2. Create the mount point

sudo mkdir -p /mnt/nextcloud-data

3. Add the fstab entry

Open /etc/fstab and add the following line:

bindfs#/var/lib/docker/volumes/nextcloud_aio_nextcloud_data/_data/<username>/files/  /mnt/nextcloud-data  fuse  ro,force-user=user,force-group=user,perms=0555  0  0

Replace <username> with your actual Nextcloud username.

4. Mount it

sudo mount /mnt/nextcloud-data

Or simply reboot — fstab takes care of it.

Breaking Down the Options

Option Purpose
bindfs#<path> Tells mount to use bindfs as the filesystem driver for the given source path.
/mnt/nextcloud-data The mount point where files will be exposed on the host.
fuse Declares this as a FUSE filesystem.
ro Mounts the filesystem as read-only. No process on the host can write through this mount.
force-user=user All files appear to be owned by the user user, regardless of actual ownership inside the volume.
force-group=user Same as above, but for the group.
perms=0555 Forces all permission bits to r-xr-xr-x — read and traverse for everyone, write for nobody.
0 0 Disables dump and fsck for this mount (standard for FUSE mounts).

Why This Works Well

Ownership remapping is the key benefit here. Inside the Docker volume, Nextcloud's www-data user (UID 33) owns everything. On the host, your services likely run as a different user. With force-user and force-group, the user user can read every file without sudo or group hacking.
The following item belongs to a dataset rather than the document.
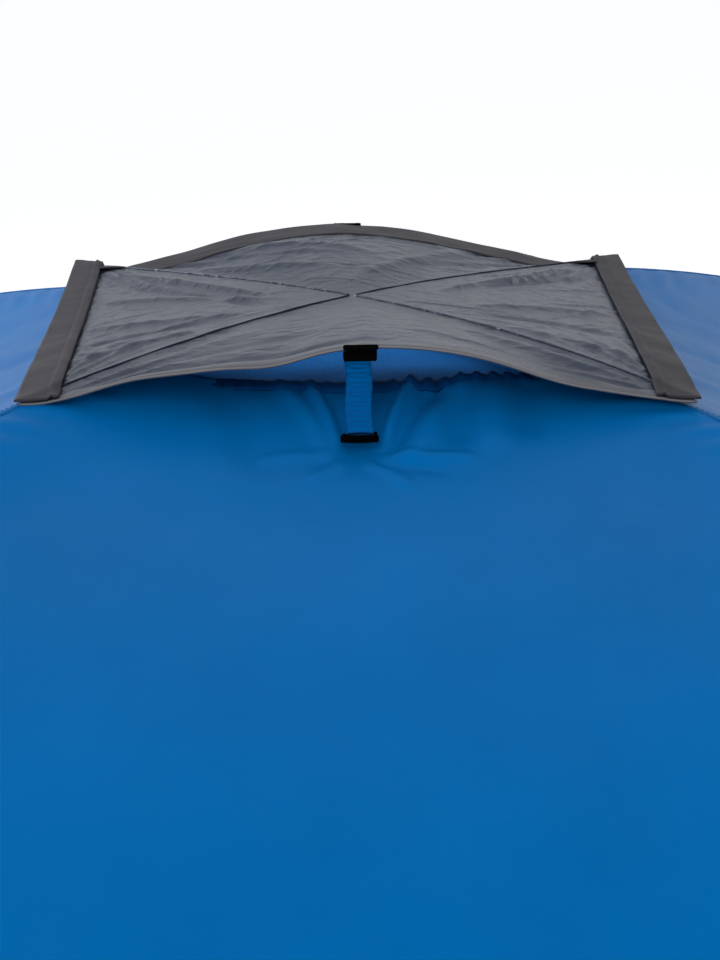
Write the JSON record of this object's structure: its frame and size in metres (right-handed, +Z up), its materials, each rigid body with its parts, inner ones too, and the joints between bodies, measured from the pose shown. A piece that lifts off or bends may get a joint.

Read-only at the filesystem level means even root can't accidentally write through /mnt/nextcloud-data. Nextcloud remains the sole authority over its data. This is stronger than relying on Unix permissions alone.

No duplication — unlike rsync or copy-based approaches, bindfs is a live view of the actual data. No wasted disk space, no stale copies, no sync jobs to maintain.

Practical Use Cases

This setup is particularly useful when you want to:

  • Serve media via Jellyfin, Plex, or Navidrome — point your media server at /mnt/nextcloud-data/Music or /mnt/nextcloud-data/Videos and let it index Nextcloud-managed files directly.
  • Run read-only backups — tools like restic or borg can back up /mnt/nextcloud-data without any risk of modifying the source.
  • Index files with a search engine — services like Meilisearch or Recoll can crawl the mount point safely.
  • Share files over Samba or NFS — expose /mnt/nextcloud-data (or a subdirectory) as a read-only network share.

Things to Keep in Mind

  • Docker must be running before the mount can succeed. If Docker starts after fstab is processed, the source path might not exist yet. You can fix this with a systemd mount unit that depends on docker.service, or by using nofail in the fstab options to prevent boot failures.
  • Nextcloud file scans are unaffected — bindfs operates at the host level and doesn't touch the container's internal view.
  • Performance overhead is negligible for typical file serving workloads. bindfs adds a thin FUSE layer, but for sequential reads (media streaming, backups), you won't notice it.
  • New files uploaded through Nextcloud appear instantly at /mnt/nextcloud-data since it's a live mirror — no refresh or remount needed.

Adding nofail for Safety

If you want to prevent boot issues in case Docker isn't ready yet:

bindfs#/var/lib/docker/volumes/nextcloud_aio_nextcloud_data/_data/<username>/files/  /mnt/nextcloud-data  fuse  ro,nofail,force-user=user,force-group=user,perms=0555  0  0

The nofail option tells the system to continue booting even if this mount fails, which you can then retry manually or via a systemd timer.

Wrapping Up

A single fstab line gives you a safe, zero-maintenance, read-only window into your Nextcloud data. No copies, no cron jobs, no permission headaches. Your host services get the access they need, and Nextcloud stays in full control of its files.